CRÍTICA “EL PÁRAMO”: UN GRAN REPARTO DONDE LA GRAN SORPRESA ES EL NIÑO ACTOR ASIER FLORES

 

Sin duda la ópera prima del director David Casademunt era una de las películas más esperadas en el festival de Sitges. Quizás por ver a una gran actriz como Inma Cuesta; quizás por el gran momento de uno de los actores que este este año está despuntando como es Roberto Álamo, quien con “Josefina” logra una de las mejores interpretaciones de la twmporada; quizás es por la temática de la película; pero la verdad es que había una espera impaciente por ver esta obra.

Sin embargo, la sorpresa final es Asier Flores, el niño protagonista quien nos deja con la mandíbula desencajada por su prodigiosa actuación con la que consigue que la película, a parte de los actores anteriormente mencionados, llegue a un nivel interpretativo en su conjunto pocas veces visto.

Asier Flores interpreta al hijo de Lucía (Cuesta) y Salvador (Álamo), los tres viven en un páramo en el siglo XIX, alejados de la violencia que asola el país. El páramo está limitado con cruces que limitan la zona de seguridad o de “confort” de la que no hay que salir para seguir con vida. Tras en encuentro con un hombre, Salvador decide salir del páramo, dejando a su mujer e hijo solos. La presencia de una bestia se acerca cada vez más a la casa, creando una angustia en Lucía que parece volverla loca.

La madurez de un niño expuesto a la agresividad del mundo es uno de los elementos evidentes que vemos en la película. El no tener miedo al cambio, salir de la zona de confort es otro de los mensajes que transmite la película. En una época en la que hemos vivido encerrados en nuestras casas, la cinta nos hace darnos cuenta del riesgo de la “plena seguridad” y la falta de socialización, que puede llegar a desembocar en locura.

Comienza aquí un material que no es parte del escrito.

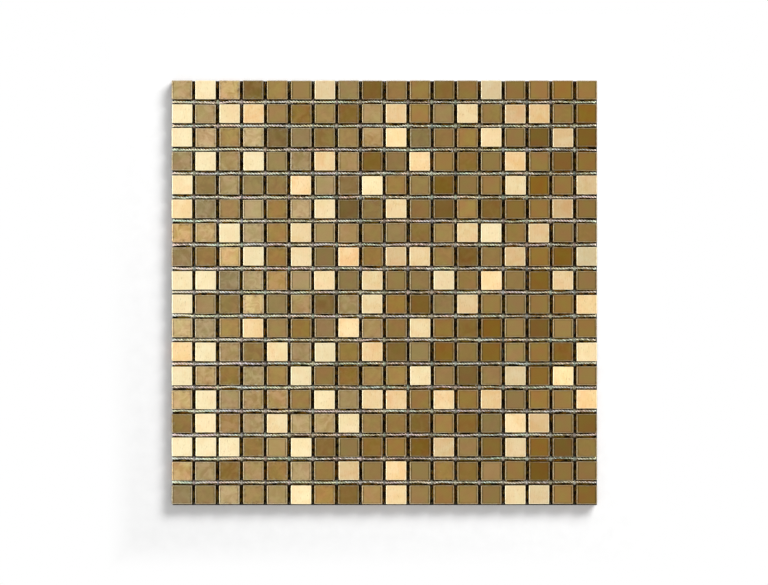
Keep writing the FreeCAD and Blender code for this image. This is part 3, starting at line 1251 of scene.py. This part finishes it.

El exterior es peligroso, la cinta parece indicar que debemos asimilar que estamos expuestos a los peligros, y que una sobreprotección de los niños les hace más débiles cuando salen al mundo, ese mundo que puede ser letal pero que también es necesario si uno no es un ermitaño.

El mensaje es transmitido al público de forma clara, utilizando para ello un cúmulo de oscuridades que crean un ambiente angustioso. Los tonos ocres, casi de ceniza, no hacen ver claramente los colores en la película, incidiendo más aún en lo tenebroso que es el quedarse aislado del mundo. Una película de 91 minutos que si bien se hace visualmente muy apetecible, pareciera que por falta de nuevas ideas o por necesidad del guión, ha forzado 10 minutos de metraje con secuencias un tanto repetitivas e inconexas para llegar a la hora y media.